Location
- 209 Blackhorse Road Walthamstow, London, Greater London, E17 6ND England
- Coordinates: 51°35′10″N 0°02′24″W﻿ / ﻿51.5862°N 0.0401°W

Information
- Type: Community school
- Motto: Give all thou canst
- Established: 1903
- Status: Open
- Local authority: Waltham Forest
- Department for Education URN: 103100 Tables
- Ofsted: Reports
- Chair: Liz Rutherfoord
- Headteacher: Rebecca Linden
- Gender: mixed
- Age: 11 to 16
- Enrolment: 871
- Average class size: 28
- Colours: Blue, Gold, Black
- Rival: Walthamstow Academy
- Publication: Willowfield's World
- Website: http://www.willowfield-school.co.uk

= Willowfield School =

Willowfield School is a mixed gender secondary school in Walthamstow, East London with 1050 students on roll. It admits 210 students to Year 7 each year.

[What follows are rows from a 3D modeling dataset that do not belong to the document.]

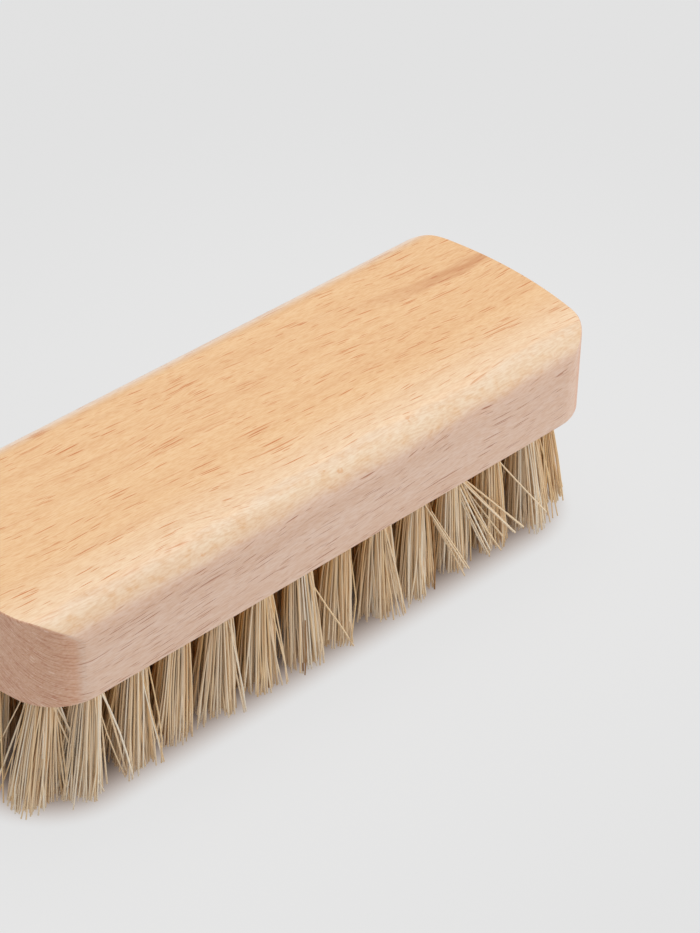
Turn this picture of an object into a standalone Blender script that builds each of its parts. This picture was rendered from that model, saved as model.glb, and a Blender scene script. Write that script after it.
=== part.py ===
"""Shoe polishing brush: one beech block with folded bristle tufts held in drilled holes.

The brush stands on its bristle tips at z = 0 with the block on top, the length along X and the
width along Y. Sizes are in metres. The tufts stand in rows across the brush, and each row is one part:
its strands, the slice of backing that they leave the brush through, the folded butts in their holes and
the flat wire anchors that hold them there.
"""

import math

import bmesh
import bpy
from mathutils import Matrix

# The block. Its plan has bowed ends and round corners, and its long top edges are rounded for the palm.
BLOCK_LENGTH = 0.1200
BLOCK_WIDTH = 0.0435
BLOCK_HEIGHT = 0.0155
END_RADIUS = 0.0725
CORNER_RADIUS = 0.0094
TOP_EDGE_RADIUS = 0.0054
EDGE_EASE = 0.0004
EASED_ANGLE = math.radians(50)

# The drilling. Rows are spaced evenly between the end margins, and the tufts of a row between the side
# margins. The last row at each end bows more than the end does, to clear the round corners.
ROWS = 14
TUFTS_IN_ROW = 5
TUFTS_IN_END_ROW = 4
END_MARGIN = 0.0054
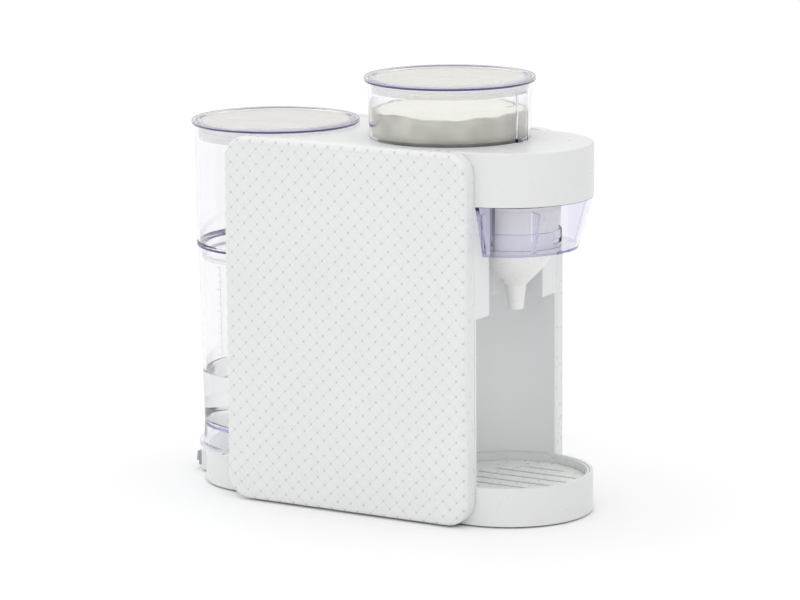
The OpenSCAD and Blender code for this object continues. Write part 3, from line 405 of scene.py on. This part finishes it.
MATERIALS = {
    "white": moulded("white_shell", (0.775, 0.785, 0.78)),
    "core": moulded("white_core", (0.76, 0.765, 0.765), rough=0.36),
    "bay": moulded("bay_white", (0.85, 0.865, 0.865), rough=0.38),
    "tray": moulded("tray_white", (0.79, 0.80, 0.785), rough=0.30),
    "shell": printed_shell(),
    "trim": printed_trim(),
    "liner": moulded("grey_liner", (0.53, 0.54, 0.55), rough=0.55, grain=0.05),
    "food": moulded("white_food_plastic", (0.85, 0.85, 0.835), rough=0.38),
    "funnel": moulded("funnel_white", (0.86, 0.86, 0.845), rough=0.30),
    "lid_tank": clear("lid_tank", lid_rim("tank_lid", TANK, 3.6, 1.7), lid_disc("tank_lid", TANK), depth=7.0,
                      rough=0.05),
    "lid_hopper": clear("lid_hopper", lid_rim("powder_lid", HOPPER, 4.0, 2.0), lid_disc("powder_lid", HOPPER),
                        depth=7.0, rough=0.05),
    "hopper": clear("hopper_clear", depth=10.0),
    "sleeve": clear("sleeve_clear", SLEEVE_RING, depth=10.0),
    "vessel": clear("vessel_clear", depth=10.0),
    "cover": clear("cover_clear", depth=20.0, tint=(0.972, 0.970, 0.988), rough=0.04, ior=1.30),
    "collar": clear("collar_clear", depth=16.0, tint=(0.975, 0.975, 0.985), rough=0.06),
    "silicone": silicone("silicone", (0.80, 0.80, 0.79)),
    "rubber": moulded("rubber", (0.06, 0.06, 0.062), rough=0.75, grain=0.08, edge=0.3),
    "steel": metal("steel", (0.62, 0.62, 0.63), 0.30),
    "aluminium": metal("aluminium", (0.78, 0.79, 0.80), 0.38, stretch=(1, 1, 0.05)),
    "dark": moulded("dark_plastic", (0.035, 0.035, 0.04), rough=0.45, grain=0.05, edge=0.3),
    "grey": moulded("grey_plastic", (0.33, 0.34, 0.35), rough=0.42, grain=0.04, edge=0.3),
    "silver": moulded("silver_plastic", (0.50, 0.51, 0.53), rough=0.28, grain=0.03, coat=0.3, edge=0.3),
    "rocker": moulded("rocker_grey", (0.36, 0.38, 0.40), rough=0.35, grain=0.03, coat=0.2, edge=0.2),
    "board": board("circuit_board"),
    "tube": silicone("silicone_tube", (0.78, 0.80, 0.79), rough=0.35),
    "glass": moulded("display_glass", (0.012, 0.012, 0.015), rough=0.08, grain=0.002, coat=0.6, edge=0.2),
    "powder": milk_powder(),
    "water": water(),
    "ink_grey": ink("ink_grey", (0.42, 0.43, 0.45)),
    "ink_faint": ink("ink_faint", (0.62, 0.63, 0.66)),
    "lit": ink("lit_segment", (0.55, 0.92, 1.0), rough=0.3, glow=1.6),
}

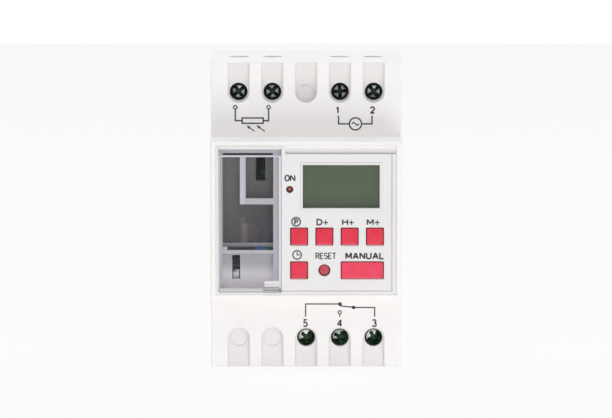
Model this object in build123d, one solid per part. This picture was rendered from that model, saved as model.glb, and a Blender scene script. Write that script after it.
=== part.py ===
from build123d import *
import os

# A rail-mounted digital timer switch, three modules wide.
# Frame: +X to the right, +Y from the front to the back, +Z up as it hangs on its rail.
# The origin is the middle of the rail seat, so Y = 0 is the plane that the rail's front touches.

# Housing
WIDTH = 54.0
HEIGHT = 86.5
SHOULDER_DEPTH = 45.0
NOSE_RISE = 15.0
NOSE_HEIGHT = 44.5
REAR_DEPTH = 6.0
COVER_SKIRT = 21.8
WALL = 1.8
SHOULDER_WALL = 2.4
NOSE_SIDE_WALL = 1.6
NOSE_END_WALL = 1.2
FACET_LENGTH = 4.5
FACET_DROP = 0.7
NOSE_FILLET = 0.7
EDGE_FILLET = 0.4
REAR_CHAMFER = 2.0
LIP_HEIGHT = 2.0
LIP_WALL = 1.1
FIT_GAP = 0.1

# Snap fingers that hold the cover on the base
SNAP_GAP = 1.15
SNAP_WIDTH = 5.4
SNAP_THICKNESS = 1.3
SNAP_HOOK = 1.2
SNAP_REACH = 5.7
SNAP_WINDOW_HEIGHT = 2.6
SNAP_ROOT = 5.0

# Rail seat
RAIL_HEIGHT = 35.0
RAIL_GAP = 0.4
RAIL_SLOT = 1.3
HOOK_REACH = 1.7
SEAT_RELIEF = 0.3
SEAT_RELIEF_REACH = 1.9

# Rail latch and its spring
LATCH_WIDTH = 12.0
LATCH_THICKNESS = 3.0
LATCH_TRAVEL = 3.2
LATCH_REACH = 1.5
LATCH_END_INSET = 4.85
LATCH_GAP = 0.2
LATCH_BEVEL = 1.6
LATCH_LIP_COVER = 1.6
LATCH_LIP_THICKNESS = 1.2
LATCH_LIP_INSET = 2.1
LATCH_WINDOW_WIDTH = 4.4
LATCH_WINDOW_TOP = 6.3
LATCH_LUG_THICKNESS = 1.5
LATCH_SLOT_HEIGHT = 1.2
SPRING_SHORTEST = 5.3
SPRING_RADIUS = 1.35
SPRING_WIRE_RADIUS = 0.22
SPRING_TURNS = 6

# Terminals
TERMINAL_SIDE = 7.9
SCREW_INSET = 8.25
GROOVE_WIDTH = 6.1
GROOVE_DEPTH = 1.4
SCREW_HOLE_RADIUS = 2.55
SCREW_HEAD_RADIUS = 2.35
SCREW_HEAD_DEPTH = 2.8
SCREW_HEAD_THICKNESS = 2.4
SCREW_SHANK_RADIUS = 1.7
SCREW_CHAMFER = 0.24
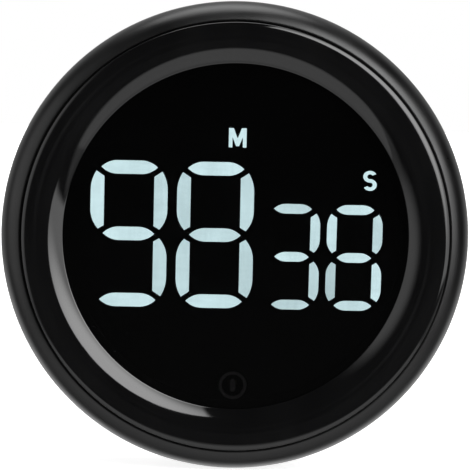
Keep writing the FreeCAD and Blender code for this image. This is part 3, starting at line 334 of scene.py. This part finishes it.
def smoked_window():
    """Clear smoked window: dark tint in the resin, faint wipe marks on its faces."""
    material, graph, shader = surface("smoked_window", IOR=1.49, Transmission_Weight=1.0)
    at = graph.place()
    wipe = graph.noise(graph.stretch(at, (0.5, 1.0, 1.0)), 9 * MM, detail=5.0)
    graph.feed(shader.inputs["Base Color"],
               graph.blend(graph.ramp(wipe, 0.2, 0.8), (0.175, 0.178, 0.18), (0.19, 0.193, 0.195)))
    graph.feed(shader.inputs["Roughness"], graph.ramp(wipe, 0.45, 0.85, 0.0, 0.012))
    return material


def lit_resin(name, color, strength):
    """Milky resin lit from behind: flow streaks along each bar, soft pools, and each lamp's own level."""
    material, graph, shader = surface(name, IOR=1.5, Roughness=0.5)
    at = graph.place()
    along_z = graph.noise(graph.stretch(at, (1.0, 1.0, 0.12)), 0.42 * MM, detail=2.0)
    along_x = graph.noise(graph.stretch(at, (0.12, 1.0, 1.0)), 0.42 * MM, detail=2.0)
    pool = graph.noise(at, 5.5 * MM, detail=1.0)
    streak = graph.product(along_z, along_x)
    evenness = graph.sum(graph.ramp(streak, 0.12, 0.42, -0.04, 0.04), graph.ramp(pool, 0.3, 0.7, 0.95, 1.03))
    lamp = graph.node("ShaderNodeAttribute", attribute_name="lamp").outputs["Fac"]
    level = graph.product(evenness, graph.product(lamp, strength))
    glow = graph.blend(graph.ramp(pool, 0.3, 0.7), shade(color, 0.97), color)
    graph.feed(shader.inputs["Base Color"], graph.blend(pool, (0.1, 0.105, 0.105), (0.13, 0.135, 0.135)))
    graph.feed(shader.inputs["Emission Color"], glow)
    graph.feed(shader.inputs["Emission Strength"], level)
    graph.feed(shader.inputs["Normal"], graph.bump(streak, 0.01 * MM))
    return material


def dark_resin():
    """The same milky resin with its lamp off."""
    material, graph, shader = surface("segment_unlit", IOR=1.5, Roughness=0.5)
    at = graph.place()
    streak = graph.noise(graph.stretch(at, (1.0, 1.0, 0.12)), 0.42 * MM, detail=2.0)
    color = graph.blend(streak, grey(0.004), grey(0.007))
    graph.feed(shader.inputs["Base Color"], color)
    graph.feed(shader.inputs["Normal"], graph.bump(streak, 0.01 * MM))
    return material


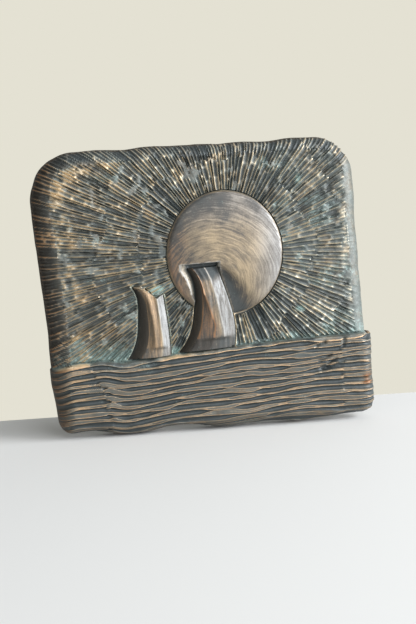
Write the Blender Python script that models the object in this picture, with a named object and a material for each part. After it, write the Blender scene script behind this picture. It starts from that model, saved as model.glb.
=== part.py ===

The previous headteacher was Clive Rosewell, who succeeded John Hemingway in April 2016. Clive Rosewell has been since succeeded by Rebecca Linden in September 2023. The school moved to a purpose-built site in 2015.

==Awards==
- A Holder of the ArtsMark Silver Award – for the quality of the opportunities offered in music, drama, art and dance.
- A Holder of the Healthy Schools Award – for the work done to encourage students to adopt healthy lifestyles.